Dating back to O.C.’s Jewelz, Bumpy Knuckles and DJ Premier share a musical chemistry that reflects their strong personal bonds. Two “kings of the underground sound,” these masons of the East Coast Hip Hop sound have teamed up for a March album that’s fully collaborative. Whereas 2000′s Industry Shakedown was a mosiac from the likes of Pete Rock, Diamond D and The Alchemist, The Kolexion is a project the fans have been asking for and brings Premier back to one of the fiercest emcees of the Gang Starr Foundation glory years. We anticipate a mosaic of wisdom and aggression.

Live From The Underground by Big K.R.I.T.


Few artists have the ability to appeal to the streets and the college campuses as well as Meridian, Mississippi’s Big K.R.I.T. With two mixtapes that easily could have been albums held in the highest regard, the Cinematic/Def Jam emcee, like J. Cole has the ability to make an album entirely by himself that could change the face of Hip Hop. Given K.R.I.T.’s history of working with icons that influenced him such as 8Ball & MJG, Devin The Dude and Ludacris, even if that’s not the case, the expectations for this are high. Plus, with Sha Money XL (who made classic albums with 50 Cent and Game as G-Unit Records’ former President) having a strong hand in the project, this is an album that could prove to be another Def Jam southern game-changer in the line of debuts from Ludacris, Young Jeezy and Rick Ross.

Good Kid In A Mad City by Kendrick Lamar


After making the “album of 2011″ (according to us, anyway), Compton, California’s Kendrick Lamar is expected to go right back and drop another one. Good Kid In A Mad City, as its known now anyway, finds Jay Rock’s lil’ homie dealing with rumors of an Aftermath deal, Tech N9ne, Game, and Drake working with him, as well as a whole different place than he was in just a year ago. We hope the supporting cast is as obscure as they were last time (GLC, RZA, J. Cole, Terrace Martin), but that one of the smartest 24 year-olds you’ll ever meet has more anthems that carry Hip Hop out of its stupor.
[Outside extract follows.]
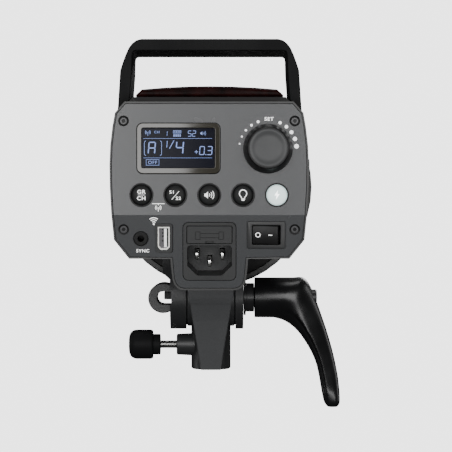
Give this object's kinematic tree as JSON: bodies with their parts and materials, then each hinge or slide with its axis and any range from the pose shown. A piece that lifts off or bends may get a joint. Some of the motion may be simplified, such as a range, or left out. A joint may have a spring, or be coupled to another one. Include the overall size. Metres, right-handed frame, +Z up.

God Forgives, I Don’t by Rick Ross


Few superstars have the ear for beats that Ricky Rozay possesses. Just as Teflon Don was one of the best-produced albums in recent years, we expect a refreshed (hopefully healthier) Rawss to make another gem. With the Maybach Music Group compilation and Wale’s sophomore LP being winners of 2011, this seems in the cards to one of the biggest voices and personalities in Rap since the 1980s. Moreover, like Drake and Lil Wayne, Rick’s guest-lists usually pack surprises that change lives, just ask Styles P.

R.A.P. Music by Killer Mike & El-P


Ten years ago, this collaboration would have sounded like a clunky April Fool’s joke. However, Company Flow-meets-Dungeon Family next year, as Brooklyn-meets-Adamsville. Mike Bigga and El-Producto have been at work on this album for years, and two of the smartest guys in Hip Hop music are expected to make joints that sound informed as well as experimental. Hopefully it puts each talent in front of audiences previously not exposed to their greatness. El-P’s track record with producing others’ albums (see Cage’s Hell’s Winter and Cannibal Ox’s The Cold Vein) is of the highest level. We are trying to get subs back in the trunk before this rolls out.

Pink Friday: Roman Reloaded by Nicki Minaj


The emcee with 2010′s “Verse of The Year” has proved herself to be one of Rap’s most animated lyricists since Busta Rhymes. While her debut, Pink Friday may have been guilty of trying to do too much, after strong appearances with Lil Wayne, Drake and Big Sean, Oneka is the one to watch in ’12. Mainstream Hip Hop fans should tune in to see this 2008 DXnext alum step in and give Lil Wayne a run for his millions as YMCM’s sharpest spitter.

The Make Believe Album by David Banner


2005 belonged to Houston. 2008 belonged to Detroit. 2012 may belong to Mississippi. The Magnolia State’s Hip Hop pioneer David Banner, along with K.R.I.T. may shake things up with brutal honesty over-top self-produced beats. After making ethery commentary on 2011′s “Swag” (an inclusion on The Make Believe Album), expect D.B. to come out vocally swinging. In late ’10, David brought out one of his strongest works to date in Death of A Pop Star. Now removed from the controls of SRC Records, this Rap veteran may do for ’12 what Killer Mike did for ’08.

Godfathers by Kool G. Rap & Necro


For years, Necro’s rhyme delivery has been compared to Kool G. Rap, and the Psycho Logical Records’ founder will proudly admit that the Juice Crew spitter is a deep influence. As not all G Rap works have sounded cohesive since Roots of Evil, hardcore Hip Hop fans can count on this merging of the musicians to sound grimier than New York in the 1970s. Meanwhile, this is a perfect vehicle for Necro to bring his brand of “Death Rap” and amazing sources for sounds back into the ears of common Hip Hop fans. As Riches, Royalty and Respect went under the radars of most, this is a perfect collaboration for two cult followed icons.

What albums are you most looking forward to in 2012?